Mais la jeunesse d'aujourd'hui, qui n'a pas vécu la guerre civile, est-elle attachée à ce romantisme ?
Non, eux aussi regardent vers Dublin et Bruxelles. Mes deux filles, qui ont 21 et 23 ans, sont plus préoccupées par leurs études que par le conflit nord-irlandais. D'ailleurs, lorsqu'il y a eu les débats autour du mariage gay et des droits LGBT et que certains du Sinn Fein ou du Parti unioniste se sont exprimés contre, la jeunesse les a regardés comme s'ils arrivaient tout droit de la préhistoire. Cela signifie que la politique en Irlande du Nord ne se résume plus seulement à deux partis, l'un républicain catholique et l'autre unioniste protestant. Aux élections de décembre pour Westminster, les jeunes ont largement voté pour d'autres partis – l'Alliance Party notamment, très proeuropéen – qui, eux, ne revendiquent pas l'héritage des Troubles nord-irlandais.
Vous-même avez été membre de l'IRA. Le regrettez-vous ?
C'était une époque différente. Il y avait une guerre, ce n'est plus le cas. Il n'y a plus de frontières, la paix l'a emporté. Ce qui motive ces groupes dissidents, ce ne sont que des peurs irrationnelles.
En tant qu'ancien membre de l'IRA, ne trouvez-vous pas une certaine satisfaction à voir l'Angleterre devant tant de difficultés ?

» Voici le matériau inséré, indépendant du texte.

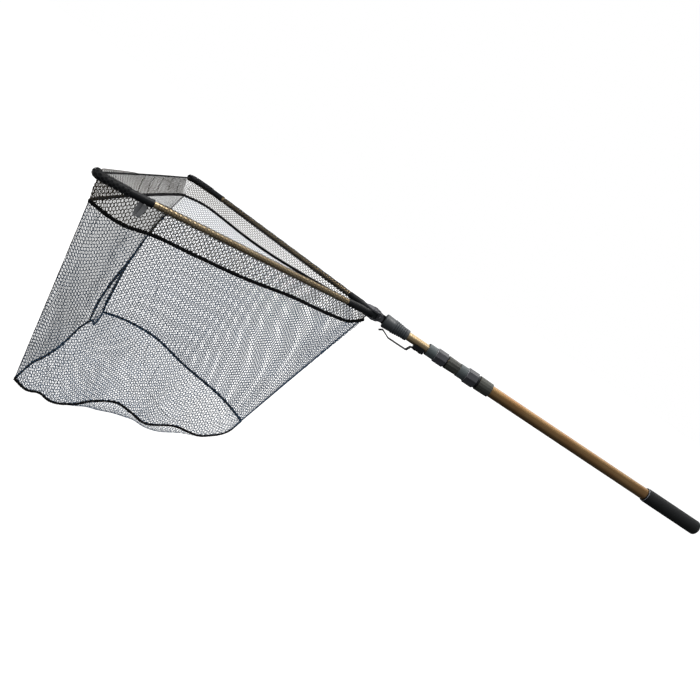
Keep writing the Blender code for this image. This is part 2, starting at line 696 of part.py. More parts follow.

Quand Margaret Thatcher est décédée, beaucoup de journalistes m'ont appelé pour avoir une réaction. On attendait de moi que je me réjouisse du décès de celle qui était responsable de la mort des grévistes de la faim de Long Kesh. J'ai simplement répondu que mes parents m'avaient appris à ne pas médire des morts. Nous, les Irlandais, avons toujours pensé que les Anglais étaient arrogants et détestables au regard de ce qu'ils nous ont fait subir pendant tant d'années. On ne peut pas se réjouir du Brexit. Regardez le nombre de banques alimentaires en Angleterre, regardez le taux de pauvreté, etc. Les politiques qui ont motivé le Brexit n'en souffriront jamais, mais ceux qui les ont crus, oui. Je n'en tire aucune revanche.